Reviewed by Derrick Weston Brown
Review Source: Teaching for Change
Book Author: Laban Carrick Hill
In most children’s books about the history of Hip-Hop, there’s often one figure who has continuously been relegated to the background, even though he’s the architect of the sound from which Hip-Hop was born. Clive Campbell, also known as DJ Kool Herc, finally gets his time in the spotlight in Laban Carrick Hill’s children’s book, When the Beat Was Born: DJ Kool Herc and the Creation of Hip Hop.
Going back to Kool Herc’s childhood on Somerset Lane in Kingston, Jamaica and then tracing his eventual immigration to the South Bronx in his teens, Hill pays homage to the Caribbean origins and style that influenced Herc’s showmanship and hungry ear as a rising DJ; likewise, illustrator Theodore Taylor III’s colorful but not cartoonish pictures, give us a story that’s part history lesson and part warm earth tone landscape, capturing the wildness and the warmth of a culture that flourished in project parks and community recreation centers.

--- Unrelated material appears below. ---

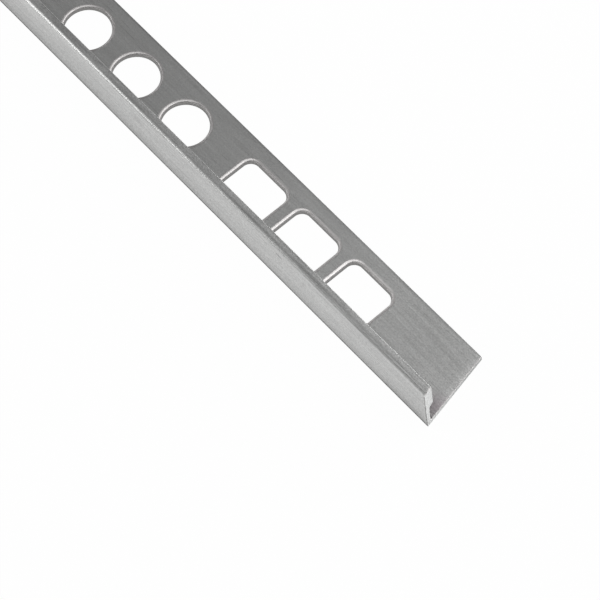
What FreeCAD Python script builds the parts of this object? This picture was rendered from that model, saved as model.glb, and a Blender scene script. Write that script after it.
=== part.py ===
import FreeCAD, Part
import math
import os

# Bar
bar_length = 1000.0
flange_width = 25.0
leg_height = 17.5

# Walls and head of the L-shaped section
flange_thickness = 1.4
leg_thickness = 1.4
head_width = 3.15
head_depth = 8.2
ledge_drop = 0.8

# Section corner radii
top_outer_radius = 1.15
top_inner_radius = 0.35
head_lower_radius = 0.2
ledge_root_radius = 0.3
flange_root_radius = 0.5
flange_tip_radius = 0.1

# Saw cut at the +X end, leaning from square in plan and in side view
saw_plan_angle = 11.3
saw_side_angle = 5.8

# Punched openings, in groups of windows followed by round holes
hole_diameter = 14.4
window_length = 17.0
window_width = 13.6
window_corner_radius = 3.0
opening_pitch = 22.3
group_gap = 30.2
windows_per_group = 3
holes_per_group = 3
sawn_end_margin = 43.1
plain_end_margin = 12.0
openings_offset = 0.25

# Places that follow from the sizes above
outer_face = -flange_width / 2
sawn_end = bar_length / 2
plain_end = -bar_length / 2
openings_line = outer_face + flange_width / 2 + openings_offset
punch_reach = 2 * flange_thickness


def rounded_outline(corners):
    """Closed wire through (point, radius) corners, each radius a tangent arc."""
    edges = []
    points = [point for point, radius in corners]
    starts, ends = [], []
    for i, (corner, radius) in enumerate(corners):
        before = (points[i - 1] - corner).normalize()
        after = (points[(i + 1) % len(points)] - corner).normalize()
        half_angle = before.getAngle(after) / 2
        setback = radius / math.tan(half_angle)
        starts.append(corner + before * setback)
        ends.append(corner + after * setback)
        if radius > 0:
            bisector = (before + after).normalize()
            centre = corner + bisector * (radius / math.sin(half_angle))
            middle = centre - bisector * radius
            edges.append(Part.Arc(starts[i], middle, ends[i]).toShape())
    for i in range(len(points)):
        edges.append(Part.LineSegment(ends[i], starts[(i + 1) % len(points)]).toShape())
    return Part.Wire(Part.__sortEdges__(edges))


def section_wire():
    """Outline of the bar's section at its plain end, in the YZ plane."""
    def at(y, z):
        return FreeCAD.Vector(plain_end, outer_face + y, z)

    ledge_height = leg_height - head_depth
    return rounded_outline([
        (at(0, 0), 0),
        (at(flange_width, 0), flange_tip_radius),
        (at(flange_width, flange_thickness), flange_tip_radius),
        (at(leg_thickness, flange_thickness), flange_root_radius),
        (at(leg_thickness, ledge_height - ledge_drop), ledge_root_radius),
        (at(head_width, ledge_height), head_lower_radius),
        (at(head_width, leg_height), top_inner_radius),
        (at(0, leg_height), top_outer_radius),
    ])


def saw_waste():
    """Block beyond the saw plane, which passes through the bar's outer bottom corner."""
    plan_slope = math.tan(math.radians(saw_plan_angle))
    side_slope = math.tan(math.radians(saw_side_angle))
    normal = FreeCAD.Vector(1, plan_slope, side_slope)
    reach = 4 * (flange_width + leg_height)
    block = Part.makeBox(reach, 2 * reach, 2 * reach, FreeCAD.Vector(0, -reach, -reach))
    corner = FreeCAD.Vector(sawn_end, outer_face, 0)
    block.Placement = FreeCAD.Placement(corner, FreeCAD.Rotation(FreeCAD.Vector(1, 0, 0), normal))
    return block


def hole_punch(x):
    """Round punch that goes through the flange."""
    base = FreeCAD.Vector(x, openings_line, -punch_reach)
    return Part.makeCylinder(hole_diameter / 2, flange_thickness + 2 * punch_reach, base)


def window_punch(x):
    """Rounded oblong punch that goes through the flange."""
    half_length, half_width = window_length / 2, window_width / 2
    corners = []
    for along, across in ((-1, -1), (1, -1), (1, 1), (-1, 1)):
        point = FreeCAD.Vector(x + along * half_length, openings_line + across * half_width, -punch_reach)
        corners.append((point, window_corner_radius))
    face = Part.Face(rounded_outline(corners))
    return face.extrude(FreeCAD.Vector(0, 0, flange_thickness + 2 * punch_reach))


def punches():
    """Punches of every group that fits, from the sawn end to the plain end."""
    tools = []
    last_x = plain_end + plain_end_margin + max(hole_diameter, window_length) / 2
    x = sawn_end - sawn_end_margin
    while x >= last_x:
        for count, punch in ((windows_per_group, window_punch), (holes_per_group, hole_punch)):
            for i in range(count):
                if x >= last_x:
                    tools.append(punch(x))
                x -= opening_pitch if i < count - 1 else group_gap
    return tools


def trim_profile():
    """The extruded bar with its saw cut and its punched flange."""
    bar = Part.Face(section_wire()).extrude(FreeCAD.Vector(bar_length, 0, 0))
    return bar.cut([saw_waste()] + punches())


os.makedirs("parts", exist_ok=True)
trim_profile().Solids[0].exportStep("parts/trim_profile.step")
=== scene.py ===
import math

import bmesh
import bpy
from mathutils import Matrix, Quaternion, Vector, noise
from mathutils.geometry import delaunay_2d_cdt


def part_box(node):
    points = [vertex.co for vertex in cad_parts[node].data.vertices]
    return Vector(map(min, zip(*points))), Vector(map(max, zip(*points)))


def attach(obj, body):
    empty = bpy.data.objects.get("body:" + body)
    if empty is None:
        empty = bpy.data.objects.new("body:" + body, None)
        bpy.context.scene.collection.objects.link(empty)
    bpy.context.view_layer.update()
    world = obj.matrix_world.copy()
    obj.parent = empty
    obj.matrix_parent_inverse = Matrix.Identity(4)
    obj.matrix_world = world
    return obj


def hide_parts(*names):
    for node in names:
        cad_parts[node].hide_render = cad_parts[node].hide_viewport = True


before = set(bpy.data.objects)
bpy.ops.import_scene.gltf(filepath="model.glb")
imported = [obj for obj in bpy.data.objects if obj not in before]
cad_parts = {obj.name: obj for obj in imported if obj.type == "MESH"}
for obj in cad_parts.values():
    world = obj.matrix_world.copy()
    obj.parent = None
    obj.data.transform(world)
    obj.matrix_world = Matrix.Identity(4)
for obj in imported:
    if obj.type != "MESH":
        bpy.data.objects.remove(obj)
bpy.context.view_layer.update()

MM = 0.001
low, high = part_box("trim_profile")

# Section of the bar, in millimetres
FLANGE_WIDTH = (high.y - low.y) / MM
LEG_HEIGHT = (high.z - low.z) / MM
FLANGE_THICKNESS = 1.4
LEG_THICKNESS = 1.4
HEAD_WIDTH = 3.15
HEAD_DEPTH = 8.2
LEDGE_DROP = 0.8
TOP_OUTER_RADIUS = 1.15
TOP_INNER_RADIUS = 0.35
FOOT_RADIUS = 0.1
HEAD_LOWER_RADIUS = 0.2
LEDGE_ROOT_RADIUS = 0.3
FLANGE_ROOT_RADIUS = 0.5
FLANGE_TIP_RADIUS = 0.1
ARC_STEPS = 12

# Ends of the bar, in millimetres and degrees
PLAIN_END = low.x / MM
SAWN_END = high.x / MM
OUTER_FACE = low.y / MM
SAW_PLAN_ANGLE = 11.3
SAW_SIDE_ANGLE = 5.8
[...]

Without being too scholarly or too basic, Hill’s pacing and confident storytelling feel like the coolest of subtle head nods to a fly, Hip Hop breakbeat. He acknowledges that regular young guys and girls who had come to party were actually the originators of the dances and lyrical wizardry that would eventually change the world. Although Hill gives ample time to acknowledge three of the most basic and well known elements of Hip Hop – deejaying, emceeing, and breaking – he leaves out the fourth element, graffiti, and focuses on an often ignored but very present fifth element of Hip Hop, the gangs.
Hill wisely shows how Hip Hop not only brought opposing gangs together, but also created an atmosphere of peace that eventually transformed these same gangs into famous Hip Hop crews. If you wish to give children a real Hip Hop history lesson, this book is a refreshing and well-schooled voice to add to the call and response of children’s Hip Hop literature for the young and curious.
Derrick Weston Brown holds an MFA in creative writing from American University. He has studied poetry under Dr. Tony Medina at Howard University and Cornelius Eady at American University. He is a graduate of the Cave Canem summer workshop for Black poets and the VONA summer workshop. His work has appeared in such literary journals as Warpland, Mythium, Ginsoko, Drum Voices, The Columbia Poetry Review, and the online journals Beltway Poetry Quarterly, Howard University’s Amistad, LocusPoint, and MiPOesias. Published by the Busboys and Poets imprint of PM Press, his first book of poetry is Wisdom Teeth.
When the Beat Was Born by Laban Carrick Hill
Illustrator: Theodore Taylor
Published by Macmillan on August 27th 2013
Genres: Biography and Autobiography, Music
Review Source: Teaching for Change
Publisher's Synopsis: A John Steptoe New Talent Award Winner
Before there was hip hop, there was DJ Kool Herc.
On a hot day at the end of summer in 1973 Cindy Campbell threw a back-to-school party at a park in the South Bronx. Her brother, Clive Campbell, spun the records. He had a new way of playing the music to make the breaks—the musical interludes between verses—longer for dancing. He called himself DJ Kool Herc and this is When the Beat Was Born. From his childhood in Jamaica to his youth in the Bronx, Laban Carrick Hill's book tells how Kool Herc came to be a DJ, how kids in gangs stopped fighting in order to breakdance, and how the music he invented went on to define a culture and transform the world.